As congregations join this week with the Presbyterian Hunger Program to celebrate Food Week of Action, the five Wisconsin churches are living into their Matthew 25 calling to feed the hungry.  This summer they built a community garden and now are harvesting the produce, distributing it to people who are experiencing hunger.

Food for the Journey is a project of Apostle Presbyterian Church in West Allis, Calvary Presbyterian Church in Milwaukee, Delafield Presbyterian Church in Delafield, Jerusalem Presbyterian Church in Wales and Kettle Moraine Presbyterian Church in Hartland.

Each of the five participating churches has something to offer for the Food for the Journey program. (Photo by Cathy Manthei)

Each church had something to share. “Food for the Journey started out as a project that none of our congregations could have pulled off on their own,” said the Rev. Nikki Blanks, pastor at Delafield. “The beauty of this is that either we were going to work collaboratively, or we weren’t going to be able to do it all.

“With each other,” Blanks said, “we have everything we need.”

The Kettle Moraine church had excess land, perfect for the 40-foot-by-24-foot raised-bed garden built for the project, and the Delafield church contributed financially. Several churches, especially the Jerusalem church, brought Master Gardeners into the planning.  The Calvary and Apostle churches act as distribution sites, sharing the bounty with urban residents of Milwaukee and Waukesha counties.  Volunteers from all churches help with the garden.

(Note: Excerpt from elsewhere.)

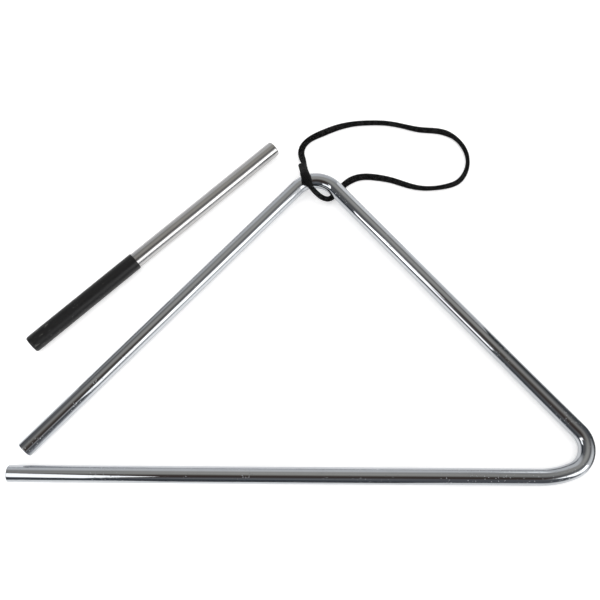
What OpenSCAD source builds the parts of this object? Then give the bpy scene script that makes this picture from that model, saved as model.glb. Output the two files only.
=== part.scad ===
// Percussion triangle with its hanging cord, and the beater that lies beside it, as they rest on a table.
// The bar is one round rod, bent twice and left open at one corner. The base runs along X.

/* [Bar] */
// Diameter of the round bar
bar_d = 8; // [7:0.5:9]
// Base, from its open end to the crossing of the axes at the corner
base_len = 288; // [280:2:320]
// Right leg, from the crossing at the corner to the crossing at the apex
right_len = 214; // [205:1:225]
// Angle between base and right leg
corner_angle = 47.5; // [45:0.5:50]
// How far the base's cut end stops short of the line of the left leg's axis
base_short = 3.7; // [1:0.1:12]
// Space left between the open end of the left leg and the base
end_gap = 4; // [2:0.5:12]
// Broken edge at each cut end of the bar
bar_edge_break = 0.4; // [0.2:0.1:0.8]

/* [Bends] */
// Radius of the bend at the apex, to the bar's axis
apex_bend_r = 13.5; // [12:0.5:18]
// Radius of the tight part of the corner, to the bar's axis
corner_bend_r = 11.5; // [10:0.5:16]
// Radius of the corner's wide run-out onto the base, to the bar's axis
corner_sweep_r = 42; // [30:1:60]
// Share of the corner's turn that the wide run-out takes
corner_sweep_share = 0.17; // [0.1:0.01:0.3]
// How much the bar's radius draws in where it bends
bend_draw = 0.02; // [0.01:0.01:0.05]

/* [Beater] */
// Diameter of the beater's rod
rod_d = 8.3; // [7.5:0.1:9]
// Length of the rod
rod_len = 160; // [140:1:180]
// Broken edge at each end of the rod
rod_edge_break = 0.5; // [0.2:0.1:0.8]
// Length of the plastic sleeve that is the grip
sleeve_len = 65.5; // [50:0.5:90]
// Wall of the sleeve
sleeve_wall = 0.25; // [0.2:0.05:0.6]
// Length of sleeve that stands past the rod's end
sleeve_overhang = 0.8; // [0.4:0.1:2]
// Air between the shrunk sleeve and the rod
sleeve_fit = 0.02; // [0.01:0.01:0.05]

/* [Layout] */
// Distance of the beater's grip end from the axis of the left leg
beater_side = 36.5; // [30:0.5:60]
// Distance of the grip end from the leg's open end, measured along the leg
beater_along = 35.5; // [20:0.5:50]
// Turn of the beater away from the direction of the left leg
beater_turn = 3.7; // [0:0.1:8]

/* [Cord] */
// Diameter of the braided cord
cord_d = 2.4; // [2:0.1:2.6]
// Air between the cord and the bar that rests on it
cord_gap = 0.3; // [0.2:0.1:0.6]
// Length of the thread binding round the two cord ends
bind_len = 6.5; // [4:0.5:8]
// Thickness of the wound thread
bind_wall = 0.25; // [0.2:0.05:0.4]
// Air between the binding and the cord ends inside it
bind_gap = 0.1; // [0.08:0.01:0.14]
// Distance of the binding from the first cord end
bind_setback = 1.5; // [1:0.1:2]

/* [Hidden] */
$fn = 96;
cord_sides = 8;

// How far a bend runs on inside the stretches that it joins
bend_overrun = 0.2;

bar_r = bar_d / 2;
rod_r = rod_d / 2;
sleeve_bore_r = rod_r + sleeve_fit;
sleeve_r = sleeve_bore_r + sleeve_wall;

// Plan of the bar: the corner crossing is at the origin, and a heading of 0 is +X
corner_turn = 180 - corner_angle;
right_heading = corner_turn;
apex_at = right_len * [cos(right_heading), sin(right_heading)];
left_leg_way = [-base_len - base_short, 0] - apex_at;
left_heading = 360 + atan2(left_leg_way.y, left_leg_way.x);
apex_turn = left_heading - right_heading;

// The left leg ends where the lower edge of its cut face is end_gap above the base
leg_rise = -sin(left_heading);
end_face_drop = bar_r * abs(cos(left_heading));
left_end_y = bar_r + end_gap + end_face_drop;
left_len = (apex_at.y - left_end_y) / leg_rise;
left_end_at = apex_at + left_len * [cos(left_heading), sin(left_heading)];

// Displacement along an arc of radius r between two headings
function arc_step(r, h0, h1) = r * [sin(h1) - sin(h0), cos(h0) - cos(h1)];

// Where the corner's two arcs start and end
sweep_turn = corner_turn * corner_sweep_share;
sweep_step = arc_step(corner_sweep_r, 0, sweep_turn);
corner_step = sweep_step + arc_step(corner_bend_r, sweep_turn, corner_turn);
corner_run_out = corner_step.y / sin(right_heading);
base_tangent = corner_step.x - corner_run_out * cos(right_heading);
sweep_at = [-base_tangent, 0];
bend_at = sweep_at + sweep_step;
base_straight = base_len - base_tangent;

// Straight stretches of the legs
apex_tangent = apex_bend_r * tan(apex_turn / 2);
right_straight = right_len - corner_run_out - apex_tangent;
left_straight = left_len - apex_tangent;

// The cord lies under the bar just short of the apex and holds it up there
cord_cross_share = 0.93;
bar_lift = cord_d + cord_gap;
bar_tilt = asin(bar_lift / (apex_at.y * cord_cross_share));

// The beater rests on the inner end of its sleeve and on the tip of its rod
rest_span = rod_len - rod_edge_break + sleeve_overhang - sleeve_len;
beater_dip = asin((sleeve_r - rod_r) / rest_span);
beater_axis_z = sleeve_r * cos(beater_dip) + sleeve_len * sin(beater_dip);
leg_up = [-cos(left_heading), -sin(left_heading)];
leg_left = [-leg_up.y, leg_up.x];
grip_at = left_end_at + beater_along * leg_up + beater_side * leg_left;
beater_heading = left_heading - 180 - beater_turn;
beater_len = sleeve_overhang + rod_len;
tip_at = grip_at + beater_len * cos(beater_dip) * [cos(beater_heading), sin(beater_heading)];

// The model's origin is under the middle of the bar and beater together
bend_centre_x = bend_at.x - corner_bend_r * sin(sweep_turn);
x_low = min(-base_len, grip_at.x - sleeve_r * sin(beater_heading));
x_high = bend_centre_x + corner_bend_r + bar_r - 2 * bend_draw;
apex_centre = apex_at - apex_tangent * [cos(right_heading), sin(right_heading)]
    + apex_bend_r * [-sin(right_heading), cos(right_heading)];
apex_top = (apex_centre.y + apex_bend_r) * cos(bar_tilt) + bar_r - bend_draw;
y_high = max(apex_top, tip_at.y + (rod_r - rod_edge_break) * cos(beater_heading));
origin_shift = [-(x_low + x_high) / 2, -(y_high - bar_r) / 2, 0];

// Route of the cord's centre, in mm from the apex crossing and from the table, chosen by hand.
// It starts at one cut end, crosses over the bar, turns back under it and closes the loop beside its start.
cord_route = [
    [-8.2, 4.7, 3.6], [-7.1, -2.4, 9.6], [-6.4, -5.2, 11.7], [-5.4, -8.0, 12.3], [-4.0, -10.3, 11.5],
    [-2.2, -12.2, 9.5], [0.4, -14.1, 7.4], [3.4, -15.4, 5.2], [6.7, -15.1, 3.1], [9.6, -12.3, 1.4],
    [13.4, -7.5, 1.2], [19.0, -2.8, 1.2], [25.5, -0.8, 1.2], [33.0, -1.2, 1.2], [40.5, -2.7, 1.2],
    [48.0, -5.3, 1.2], [55.5, -7.2, 1.2], [63.0, -7.3, 1.2], [70.0, -6.0, 1.2], [76.0, -3.4, 1.2],
    [80.2, 2.0, 1.2], [82.0, 9.0, 1.2], [80.8, 16.0, 1.2], [76.8, 22.3, 1.2], [71.0, 26.3, 1.2],
    [64.0, 27.7, 1.2], [56.5, 28.3, 1.2], [48.5, 30.1, 1.2], [39.5, 31.9, 1.2], [30.0, 32.2, 1.2],
    [20.5, 31.4, 1.2], [11.5, 29.0, 1.2], [3.0, 25.2, 1.2], [-4.2, 20.8, 1.2], [-7.8, 14.5, 1.2],
    [-7.0, 8.4, 2.0], [-6.2, 5.0, 3.6], [-5.0, -2.6, 10.1], [-4.3, -5.3, 12.0], [-3.2, -7.9, 12.6]
];
cord_count = len(cord_route);
// The cut ends are drawn in by the binding over these many points at each end
drawn_in_count = 4;
drawn_in_share = 0.78;
drawn_in_d = cord_d * drawn_in_share;

// Both strands run straight and level with each other through the binding
first_end = cord_route[0];
strand_dir = unit(cord_route[1] - first_end);
last_start = cord_route[cord_count - drawn_in_count];
strand_side = [-strand_dir.y, strand_dir.x, 0] / norm([strand_dir.x, strand_dir.y]);
strand_spacing = abs((last_start - first_end) * strand_side);
pair_mid = first_end + strand_side * ((last_start - first_end) * strand_side) / 2;

function unit(v) = v / norm(v);

// Moves a shape from the plan, with the corner crossing at the origin, to its place in the model
module placed() {
    translate(origin_shift) children();
}

// Tilts the bar's plane about the axis of the base, so that the apex lies over the cord
module on_cord() {
    translate([0, 0, bar_r]) rotate([bar_tilt, 0, 0]) children();
}

// Puts a shape that runs along +X at a point of the plan, turned to a heading
module heading(at, angle) {
    translate([at.x, at.y, 0]) rotate([0, 0, angle]) children();
}

// Straight round bar along +X
module straight(len) {
    rotate([0, 90, 0]) cylinder(r = bar_r, h = len);
}

// Straight round bar along +X whose far end is cut square with a broken edge
module cut_straight(len) {
    rotate([0, 90, 0]) {
        cylinder(r = bar_r, h = len - bar_edge_break);
        translate([0, 0, len - bar_edge_break])
            cylinder(r1 = bar_r, r2 = bar_r - bar_edge_break, h = bar_edge_break);
    }
}

// Bend of the bar that starts along +X and turns left. Its drawn-in ends run on inside the neighbours.
module bend(r, angle, draw = bend_draw) {
    overrun = asin(bend_overrun / r);
    translate([0, r, 0]) rotate([0, 0, -90 - overrun])
        rotate_extrude(angle = angle + 2 * overrun) translate([r, 0]) circle(r = bar_r - draw);
}

// The instrument itself: one chromed steel bar with two bends and two cut ends
module triangle_bar() {
    color("silver") placed() on_cord() {
        heading(sweep_at, 180) cut_straight(base_straight);
        heading(sweep_at, 0) bend(corner_sweep_r, sweep_turn);
        heading(bend_at, sweep_turn) bend(corner_bend_r, corner_turn - sweep_turn, 2 * bend_draw);
        heading(corner_run_out * apex_at / right_len, right_heading) straight(right_straight);
        heading(apex_at * (right_len - apex_tangent) / right_len, right_heading)
            bend(apex_bend_r, apex_turn);
        heading(apex_at + apex_tangent * (left_end_at - apex_at) / left_len, left_heading)
            cut_straight(left_straight);
    }
}

// Ring of points round one point of the cord, square to the directions that meet there
function ring(i) =
    let (before = cord_route[max(i - 1, 0)], after = cord_route[min(i + 1, cord_count - 1)],
         dir = unit(after - before),
         side = unit(cross(dir, [0, 0, 1])),
         up = cross(side, dir),
         bound = i < drawn_in_count || i >= cord_count - drawn_in_count,
         r = (bound ? drawn_in_d : cord_d) / 2)
    [for (k = [0:cord_sides - 1])
        let (a = (k + 1 / 2) * 360 / cord_sides) cord_route[i] + r * (cos(a) * side + sin(a) * up)];

// Braided cord: one tube along the route, with both ends cut off flat
module hanging_cord() {
    points = [for (i = [0:cord_count - 1]) each ring(i)];
    walls = [for (i = [0:cord_count - 2], k = [0:cord_sides - 1], half = [0, 1])
        let (a = i * cord_sides + k, b = i * cord_sides + (k + 1) % cord_sides,
             c = b + cord_sides, d = a + cord_sides)
        half == 0 ? [a, b, c] : [a, c, d]];
    first_cap = [for (k = [cord_sides - 1:-1:0]) k];
    last_cap = [for (k = [0:cord_sides - 1]) (cord_count - 1) * cord_sides + k];
    color("#1a1a1a") placed() translate([apex_at.x, apex_at.y, 0])
        polyhedron(points = points, faces = concat(walls, [first_cap, last_cap]));
}

// Outline of two round strands side by side
module strand_pair(d) {
    for (side = [-1, 1]) translate([0, side * strand_spacing / 2]) circle(d = d);
    square([d, strand_spacing], center = true);
}

// Thread wound round both cord ends, which closes the cord into a loop
module cord_binding() {
    bore_d = drawn_in_d + 2 * bind_gap;
    start = pair_mid + bind_setback * strand_dir;
    color("#101010") placed() translate([apex_at.x, apex_at.y, 0]) translate(start)
        rotate([0, acos(strand_dir.z), atan2(strand_dir.y, strand_dir.x)])
        linear_extrude(bind_len) difference() {
            strand_pair(bore_d + 2 * bind_wall);
            strand_pair(bore_d);
        }
}

// Puts a shape that runs along +Z from the grip end on the table, along the beater's heading
module beater_placed() {
    placed() translate([grip_at.x, grip_at.y, beater_axis_z])
        rotate([0, 90 + beater_dip, beater_heading]) children();
}

// Steel rod of the beater, cut square with a broken edge at both ends
module beater_rod() {
    color("lightgrey") beater_placed() translate([0, 0, sleeve_overhang]) rotate_extrude()
        polygon([[0, 0], [rod_r - rod_edge_break, 0], [rod_r, rod_edge_break],
                 [rod_r, rod_len - rod_edge_break], [rod_r - rod_edge_break, rod_len], [0, rod_len]]);
}

// Plastic sleeve shrunk over the rod: a plain tube that stands a little past the rod's end
module beater_sleeve() {
    color("#202020") beater_placed() difference() {
        cylinder(r = sleeve_r, h = sleeve_len);
        translate([0, 0, -sleeve_len / 2]) cylinder(r = sleeve_bore_r, h = 2 * sleeve_len);
    }
}

triangle_bar();
hanging_cord();
cord_binding();
beater_rod();
beater_sleeve();
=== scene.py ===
import math

import bpy
import numpy as np
from mathutils import Matrix, Vector


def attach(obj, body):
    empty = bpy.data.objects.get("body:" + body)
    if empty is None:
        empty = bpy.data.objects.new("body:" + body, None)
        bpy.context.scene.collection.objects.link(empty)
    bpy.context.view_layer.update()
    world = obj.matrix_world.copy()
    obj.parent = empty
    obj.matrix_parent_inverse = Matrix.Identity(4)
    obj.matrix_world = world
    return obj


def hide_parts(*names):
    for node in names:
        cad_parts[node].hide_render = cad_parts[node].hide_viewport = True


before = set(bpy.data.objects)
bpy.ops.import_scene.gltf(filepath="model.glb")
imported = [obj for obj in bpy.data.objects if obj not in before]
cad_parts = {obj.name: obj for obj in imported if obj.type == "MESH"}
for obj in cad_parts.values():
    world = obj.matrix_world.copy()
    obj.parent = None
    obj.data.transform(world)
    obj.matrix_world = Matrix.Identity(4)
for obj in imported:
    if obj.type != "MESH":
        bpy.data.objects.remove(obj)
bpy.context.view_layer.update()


# Camera
# The photograph was taken from above and a little in front, with a short telephoto view of the whole set.
# Its place and turns come from the outlines of the bar and the beater.
MM = 0.001  # sizes are in millimetres throughout, and this turns them into Blender's metres
camera_place = Vector((-3.277, -116.730, 361.797)) * MM
camera_elevation, camera_azimuth, camera_roll = 71.7984, -0.52148, 0.93137
camera = bpy.data.objects.new("camera", bpy.data.cameras.new("camera"))
camera.data.lens = 44.992
camera.data.sensor_width = 36
camera.data.clip_start = 0.01
bpy.context.scene.collection.objects.link(camera)
camera.matrix_world = (
    Matrix.Translation(camera_place)
    @ Matrix.Rotation(math.radians(camera_azimuth), 4, "Z")
    @ Matrix.Rotation(math.radians(90 - camera_elevation), 4, "X")
    @ Matrix.Rotation(math.radians(camera_roll), 4, "Z")
)
bpy.context.scene.camera = camera
bpy.context.scene.view_settings.view_transform = "Standard"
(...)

Apostle Presbyterian Church handles distribution for the Food for the Journey cooperative program. (Photo by Cathy Manthei)

It’s been transformative.  At the Delafield church, “Onw hundred percent of our newest members are involved in this garden; they see what the Spirit is doing, and they want in on it,” Blanks reports.

JP Kastner, a lead organizer, sees the same at his church. “Folks are stepping up into leadership positions because they’re interested in involvement with the produce marketplace at Calvary,” Kastner said.

To the surprise of many participants, the collaboration has gone beyond the project.

The Food for the Journey harvest has been bountiful. (Photo by Cathy Menthei)

When the Kettle Moraine church had a problem with its church sign, a church member from the Calvary church came out to fix it. The Delafield church collected books for Jerusalem’s Book Drive, and Jerusalem contributed to Delafield’s rummage sale.

In these newfound relationships, Blanks says, “the people have had so much fun, there’s talk of building more gardens next year.”